Freistellungsbescheinigungen gem. § 48b Abs. 1 Satz 1 EStG , § 50d Abs. 2 Satz 1 EStG,
Nichtveranlagungs-Bescheinigung nach § 44a Abs. 2 Nr. 2 EStG,
Zwangmittelandrohung und -festsetzung (§§ 328 ff. AO),
Feststellungsbescheid über die Feststellung von im Insolvenzverfahren bestrittenen Ansprüchen aus dem Steuerschuldverhältnis (§ 251 Abs. 3 AO),
Aufforderung zur Abgabe einer eidesstattlichen Versicherung,
Sonstige Steuerverwaltungsakte können unabhängig davon, ob sie rechtswidrig oder rechtmäßig sind, korrigiert werden. Dies berücksichtigt ihre besondere rechtliche Situation als überwiegend auf Grund von Ermessensausübung erlassenen Entscheidungen. Mit der Korrektur rechtmäßiger Verwaltungsakte kann eine andere ebenfalls im Rahmen pflichtgemäßer Ermessensausübung liegende Entscheidung getroffen werden.

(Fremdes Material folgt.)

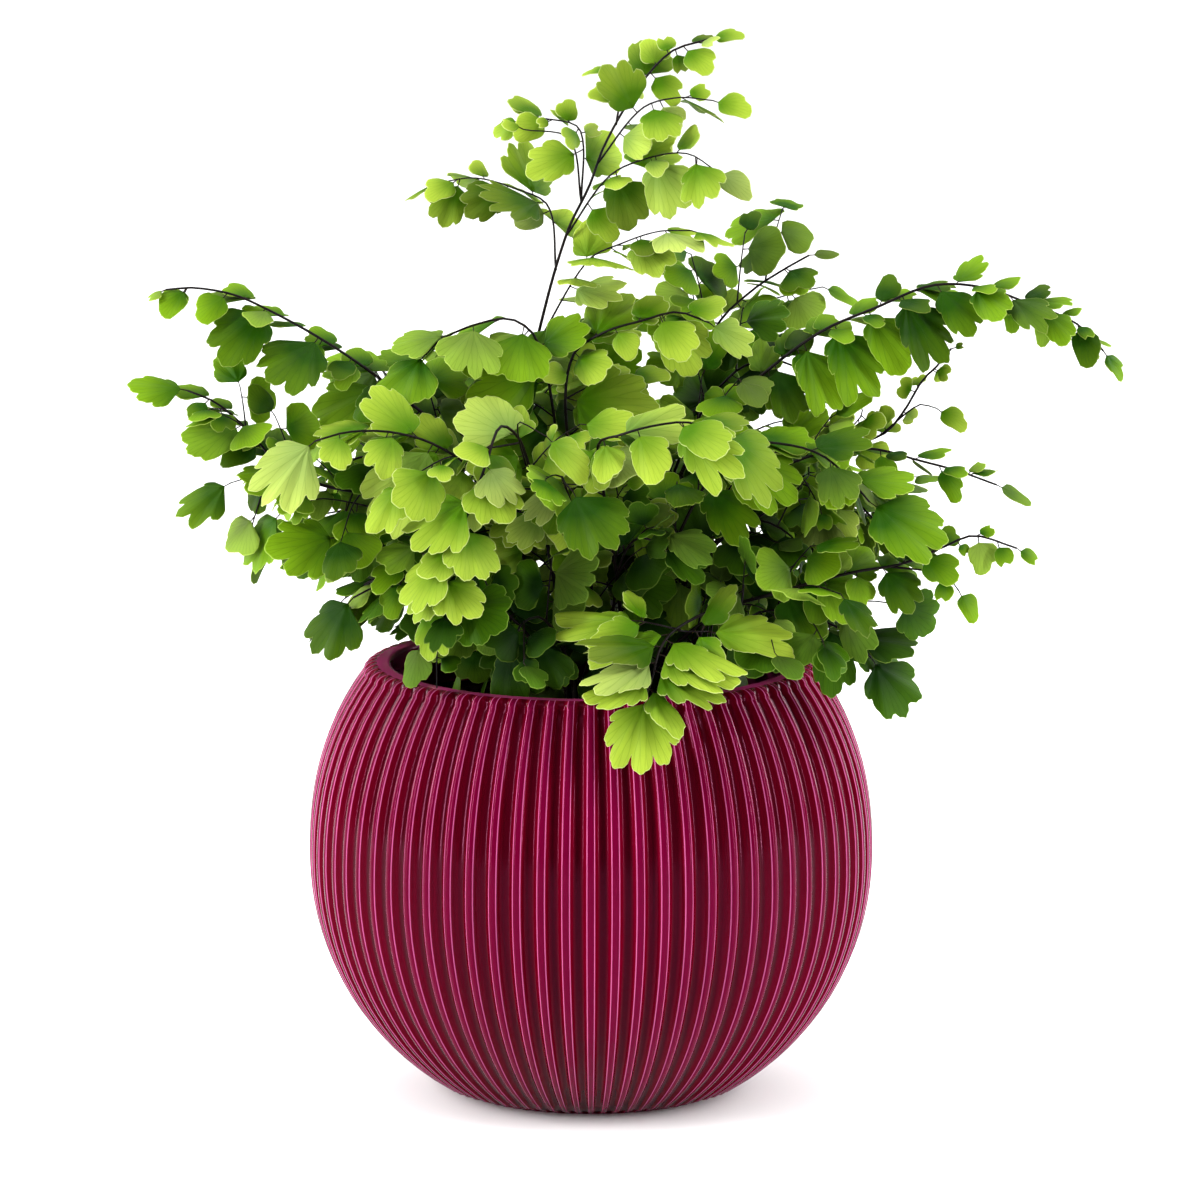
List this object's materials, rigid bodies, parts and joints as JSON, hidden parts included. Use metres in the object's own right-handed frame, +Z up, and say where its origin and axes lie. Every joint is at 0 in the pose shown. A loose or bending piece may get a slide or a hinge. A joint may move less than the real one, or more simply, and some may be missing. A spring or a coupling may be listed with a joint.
{
  "type": "potted maidenhair fern",
  "caption": "Maidenhair fern with fan-shaped leaflets on wiry dark stems, in a round ribbed glazed pot.",
  "frame": {"origin": "middle of the pot's flat underside", "axes": "+Z up, -Y towards the plant's front, +X to its right as seen from the front"},
  "size_m": [0.2771, 0.1796, 0.3014],
  "materials": {
    "pot": "gloss",
    "soil": "matt",
    "leaf_light": "satin",
    "leaf_mid": "satin",
    "leaf_dark": "satin",
    "stem": "satin"
  },
  "bodies": {
    "root": {"pot": "pot", "soil": "soil", "frond_front_drooping": "leaf_light", "frond_front_left": "leaf_light", "frond_front_right": "leaf_light", "frond_right_big": "leaf_mid", "frond_left_bright": "leaf_light", "frond_middle": "leaf_mid", "frond_low_right": "leaf_mid", "frond_low_right_hanging": "leaf_dark", "frond_low_left": "leaf_dark", "frond_low_inner_left": "leaf_dark", "frond_low_inner": "leaf_dark", "frond_low_inner_right": "leaf_dark", "frond_centre_left": "leaf_mid", "frond_upper_left": "leaf_mid", "frond_left": "leaf_mid", "frond_centre_right": "leaf_light", "frond_tall": "leaf_light", "frond_right_arching": "leaf_mid", "frond_right_slim": "leaf_mid", "frond_right_young": "leaf_light", "frond_right_inner": "leaf_dark", "frond_centre_inner": "leaf_dark", "frond_left_inner": "leaf_dark", "frond_left_back": "leaf_dark", "frond_right_back": "leaf_dark", "frond_back_right_tall": "leaf_mid", "frond_side_right": "leaf_mid", "frond_side_left": "leaf_mid", "frond_side_low_right": "leaf_dark", "frond_side_low_left": "leaf_dark", "frond_back_left_high": "leaf_mid", "frond_back_high": "leaf_mid", "frond_back_right_high": "leaf_mid", "frond_back_right_side": "leaf_mid", "frond_back_left_side": "leaf_mid", "frond_back_low_left": "leaf_dark", "frond_back_low": "leaf_dark", "frond_back_low_right": "leaf_dark"}
  },
  "joints": []
}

Bei sonstigen Steuerverwaltungsakten erfolgt die Korrektur neben der Berichtigung wegen offenbarer Unrichtigkeit gem. § 129 AO nach den § 130 AO und § 131 AO im Wege der Rücknahme oder des Widerrufes.
Rechtswidrige sonstige Steuerverwaltungsakte können zurückgenommen, § 130 AO,
rechtmäßige sonstige Steuerverwaltungsakte können widerrufen werden, § 131 AO.
Besondere Korrekturregelungen finden sich
für verbindliche Zusagen nach § 204 AO in § 206 AO, § 207 AO (AEAO Vor §§ 130, 131, Nr. 1),
und für Aufteilungsbescheide in § 280 AO (AEAO Vor §§ 130, 131, Nr. 1).